Para a PGR, a consulta prévia e informada dos povos indígenas consta da maior parte dos documentos internacionais que, de alguma forma, lhes dizem respeito e, além de ser uma norma convencional, é também um princípio geral de direito internacional. O parecer também destaca vários dispositivos da Constituição brasileira que apontam no sentido de um Estado cooperativo.
De acordo com os autores, a exigência constitucional de oitiva prévia das comunidades indígenas afetadas pelo empreendimento se justifica diante de dois objetivos, ambos da maior relevância: de um lado, franquear aos parlamentares o acesso a dados e posições relevantes sobre o tema a ser decidido, possibilitando com isso uma decisão congressual mais bem informada e tendencialmente mais correta; de outro, ela dá aos povos indígenas a chance de acesso ao contraditório na esfera política, garantindo-lhes a possibilidade de tentar influenciar na tomada de decisão parlamentar que lhes atingirá diretamente.
Segundo o parecer, no espaço legislativo, não há real paridade de armas entre os grupos interessados na realização de empreendimentos econômicos de vulto, como a exploração de energia elétrica, e as comunidades indígenas. “Por isso, é tão importante a existência de mecanismo institucional que assegure a voz dos povos indígenas nas deliberações parlamentares que lhes dizem respeito”, afirma.

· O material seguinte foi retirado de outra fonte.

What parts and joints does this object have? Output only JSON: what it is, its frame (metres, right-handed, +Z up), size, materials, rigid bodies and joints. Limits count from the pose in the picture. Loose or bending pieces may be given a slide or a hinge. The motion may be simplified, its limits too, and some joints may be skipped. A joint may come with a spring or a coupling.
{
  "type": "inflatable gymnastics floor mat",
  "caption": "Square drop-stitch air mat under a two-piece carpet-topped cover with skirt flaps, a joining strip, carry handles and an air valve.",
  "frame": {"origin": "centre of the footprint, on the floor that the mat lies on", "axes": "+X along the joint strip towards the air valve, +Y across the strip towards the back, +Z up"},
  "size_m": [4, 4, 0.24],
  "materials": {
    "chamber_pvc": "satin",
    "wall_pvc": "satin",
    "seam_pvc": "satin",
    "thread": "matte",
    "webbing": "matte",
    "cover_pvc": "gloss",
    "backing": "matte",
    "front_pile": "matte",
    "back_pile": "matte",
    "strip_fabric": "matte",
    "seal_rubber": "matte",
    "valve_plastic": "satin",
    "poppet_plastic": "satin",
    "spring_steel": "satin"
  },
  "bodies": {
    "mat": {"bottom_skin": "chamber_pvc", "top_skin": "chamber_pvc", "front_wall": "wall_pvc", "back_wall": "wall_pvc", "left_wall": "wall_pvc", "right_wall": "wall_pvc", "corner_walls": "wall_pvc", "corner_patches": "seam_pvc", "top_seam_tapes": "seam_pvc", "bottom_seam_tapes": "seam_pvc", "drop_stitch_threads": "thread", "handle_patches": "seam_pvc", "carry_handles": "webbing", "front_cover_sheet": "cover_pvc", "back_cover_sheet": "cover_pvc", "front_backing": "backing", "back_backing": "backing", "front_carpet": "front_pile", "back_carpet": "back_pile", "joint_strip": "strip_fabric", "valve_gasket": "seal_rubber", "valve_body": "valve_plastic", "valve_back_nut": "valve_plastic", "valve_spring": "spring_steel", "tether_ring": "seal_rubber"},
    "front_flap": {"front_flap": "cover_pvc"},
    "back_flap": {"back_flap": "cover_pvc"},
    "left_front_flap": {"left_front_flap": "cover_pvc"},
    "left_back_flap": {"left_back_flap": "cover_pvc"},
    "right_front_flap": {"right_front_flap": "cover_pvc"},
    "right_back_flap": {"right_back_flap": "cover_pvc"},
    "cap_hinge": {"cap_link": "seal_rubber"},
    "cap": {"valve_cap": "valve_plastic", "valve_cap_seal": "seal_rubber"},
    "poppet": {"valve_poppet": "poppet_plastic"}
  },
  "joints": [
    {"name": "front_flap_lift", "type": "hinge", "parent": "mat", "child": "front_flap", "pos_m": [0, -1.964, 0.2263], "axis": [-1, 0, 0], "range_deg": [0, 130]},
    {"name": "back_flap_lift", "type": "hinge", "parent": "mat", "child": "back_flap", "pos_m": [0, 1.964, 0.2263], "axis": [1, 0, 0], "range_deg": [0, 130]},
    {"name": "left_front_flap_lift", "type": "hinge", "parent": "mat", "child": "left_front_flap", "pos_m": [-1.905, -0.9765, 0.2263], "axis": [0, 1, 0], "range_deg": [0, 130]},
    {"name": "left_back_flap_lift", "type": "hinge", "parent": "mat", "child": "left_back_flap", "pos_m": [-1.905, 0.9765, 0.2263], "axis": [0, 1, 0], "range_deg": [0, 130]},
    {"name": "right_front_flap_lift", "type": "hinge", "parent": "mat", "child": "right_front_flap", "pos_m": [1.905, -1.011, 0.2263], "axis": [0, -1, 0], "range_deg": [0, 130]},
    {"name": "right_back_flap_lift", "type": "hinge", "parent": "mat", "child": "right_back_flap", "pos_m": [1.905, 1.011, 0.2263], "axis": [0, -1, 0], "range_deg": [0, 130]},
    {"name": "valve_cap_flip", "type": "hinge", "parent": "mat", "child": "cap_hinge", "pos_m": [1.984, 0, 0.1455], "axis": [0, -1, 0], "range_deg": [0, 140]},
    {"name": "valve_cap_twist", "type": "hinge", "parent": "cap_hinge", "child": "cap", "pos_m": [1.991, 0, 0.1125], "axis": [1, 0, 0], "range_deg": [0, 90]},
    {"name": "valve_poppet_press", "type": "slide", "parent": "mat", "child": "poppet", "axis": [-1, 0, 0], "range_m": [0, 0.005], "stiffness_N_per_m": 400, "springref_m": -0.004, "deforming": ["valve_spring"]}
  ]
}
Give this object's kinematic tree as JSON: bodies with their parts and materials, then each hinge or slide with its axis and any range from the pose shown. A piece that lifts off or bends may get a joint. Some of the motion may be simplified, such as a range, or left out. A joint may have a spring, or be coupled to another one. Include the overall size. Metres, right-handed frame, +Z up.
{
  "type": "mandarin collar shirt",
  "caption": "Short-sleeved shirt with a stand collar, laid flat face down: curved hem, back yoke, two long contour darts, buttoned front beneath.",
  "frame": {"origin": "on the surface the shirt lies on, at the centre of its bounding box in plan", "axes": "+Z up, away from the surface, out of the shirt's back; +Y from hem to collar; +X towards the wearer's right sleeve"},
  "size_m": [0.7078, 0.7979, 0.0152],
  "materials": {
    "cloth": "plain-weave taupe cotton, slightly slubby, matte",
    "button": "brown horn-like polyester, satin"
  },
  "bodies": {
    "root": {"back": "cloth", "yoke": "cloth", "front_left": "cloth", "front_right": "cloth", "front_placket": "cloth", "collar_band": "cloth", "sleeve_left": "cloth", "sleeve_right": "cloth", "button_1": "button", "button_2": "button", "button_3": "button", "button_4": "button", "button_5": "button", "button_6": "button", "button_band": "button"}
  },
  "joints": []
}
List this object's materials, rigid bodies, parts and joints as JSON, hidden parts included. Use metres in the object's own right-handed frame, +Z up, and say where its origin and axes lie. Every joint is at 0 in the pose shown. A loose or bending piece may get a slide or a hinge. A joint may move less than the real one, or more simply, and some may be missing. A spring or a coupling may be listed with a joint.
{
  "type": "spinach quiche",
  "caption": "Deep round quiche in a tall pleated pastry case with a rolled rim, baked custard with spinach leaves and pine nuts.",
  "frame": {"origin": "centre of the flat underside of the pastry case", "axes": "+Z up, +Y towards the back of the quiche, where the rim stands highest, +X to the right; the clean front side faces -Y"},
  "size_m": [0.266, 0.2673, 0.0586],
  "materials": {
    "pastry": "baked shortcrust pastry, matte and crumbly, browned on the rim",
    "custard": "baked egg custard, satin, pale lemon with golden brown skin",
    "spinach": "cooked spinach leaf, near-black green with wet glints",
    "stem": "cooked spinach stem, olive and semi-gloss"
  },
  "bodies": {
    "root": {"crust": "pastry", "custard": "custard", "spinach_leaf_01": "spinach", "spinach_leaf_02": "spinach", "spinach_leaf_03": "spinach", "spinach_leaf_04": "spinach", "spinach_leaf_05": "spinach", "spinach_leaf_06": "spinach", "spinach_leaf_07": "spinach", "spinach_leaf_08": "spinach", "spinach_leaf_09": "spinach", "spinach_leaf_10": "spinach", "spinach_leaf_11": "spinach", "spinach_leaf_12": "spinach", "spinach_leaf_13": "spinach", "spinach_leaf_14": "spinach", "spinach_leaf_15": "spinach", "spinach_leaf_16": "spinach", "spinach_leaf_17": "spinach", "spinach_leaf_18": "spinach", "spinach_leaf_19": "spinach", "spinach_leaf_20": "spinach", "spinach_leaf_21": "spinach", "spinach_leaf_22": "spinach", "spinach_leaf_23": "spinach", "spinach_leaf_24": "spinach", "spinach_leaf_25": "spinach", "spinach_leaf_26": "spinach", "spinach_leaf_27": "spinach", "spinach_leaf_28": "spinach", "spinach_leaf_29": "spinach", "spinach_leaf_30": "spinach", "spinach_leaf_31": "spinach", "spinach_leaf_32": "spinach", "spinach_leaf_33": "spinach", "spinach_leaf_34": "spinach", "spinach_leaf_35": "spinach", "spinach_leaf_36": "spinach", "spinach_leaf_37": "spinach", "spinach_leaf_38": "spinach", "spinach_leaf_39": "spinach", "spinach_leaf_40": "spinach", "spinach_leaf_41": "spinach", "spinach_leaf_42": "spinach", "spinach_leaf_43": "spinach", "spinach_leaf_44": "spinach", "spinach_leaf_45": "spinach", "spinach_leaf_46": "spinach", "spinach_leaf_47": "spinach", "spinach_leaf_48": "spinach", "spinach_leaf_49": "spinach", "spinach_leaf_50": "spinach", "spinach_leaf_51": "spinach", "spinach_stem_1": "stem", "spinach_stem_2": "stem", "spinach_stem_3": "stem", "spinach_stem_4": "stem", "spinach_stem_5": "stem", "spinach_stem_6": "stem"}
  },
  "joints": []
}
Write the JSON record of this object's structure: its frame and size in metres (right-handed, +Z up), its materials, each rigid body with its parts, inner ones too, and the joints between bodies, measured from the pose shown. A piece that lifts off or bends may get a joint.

Por fim, o parecer lança uma pergunta: é possível situar o interesse público apenas na realização da obra? “Essa talvez fosse uma questão de fácil resposta em face de um ordenamento constitucional consagrador de um direito hegemônico. No caso de uma Constituição emancipatória, que assegura os direitos de minorias, impondo limites materiais às decisões das maiorias eventuais, o interesse público não pode ser medido em desconsideração a esses grupos”, alerta.